Quite expectedly, Obey’s style moved away from short and set pieces that the rpm technology dictated to the more expansive orchestra-like medleys of the 70s. One of his funkiest releases at this time was “Board Members”, a big hit throughout Nigeria and one of his most memorable tunes. Juju music is typically soulful and mid-tempo but Obey’s style was deliberately mellower as years passed. He calls his style of Juju, Miliki, an onomatopoeic adjective that probably derives meaning from the Anglophonic word, “Meek”.
Obey began to tell expansive and subtly didactic stories that span the entire length of his medleys. Perhaps the most accomplished song of this era—The Horse, The Man and The Son—was a delightful parable about how satisfying mankind was a herculean if not impossible task. Obey’s brand of Juju music, in being mellow and reflective, became more interested in becoming a social conscience. The message of Obey’s music, even before he became an evangelist, had a subtle charge to listeners to be good to themselves and each other.

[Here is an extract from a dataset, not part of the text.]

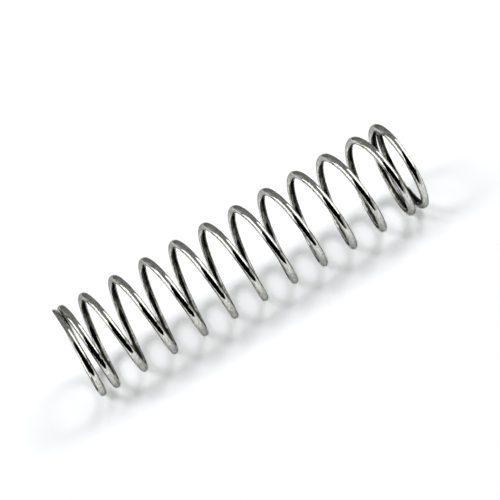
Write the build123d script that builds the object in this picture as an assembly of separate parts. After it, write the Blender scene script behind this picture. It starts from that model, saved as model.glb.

In the early ‘80s, Obey released a series of albums that took care of all social events that the party-loving Yorubas engaged in. This was quite timely because Juju music fell out of popularity on account of the rise of Fuji music as well as an economic decline that sharply contrasted the oil boom of the ‘70s that ensured Obey had become a superstar millionaire.
The 90s found Ebenezer Obey in the church where he consecrated himself to God. He began his own ministry where he used both song and sermon to win souls for Christianity. Although he kept waxing albums at this time, the music began more somber than mellow and intensely preoccupied with Christian themes.
At 75, Chief Commander Obey has more than 100 albums to his name and he has sons who, like him, make music. He has left indelible footprints in our national consciousness.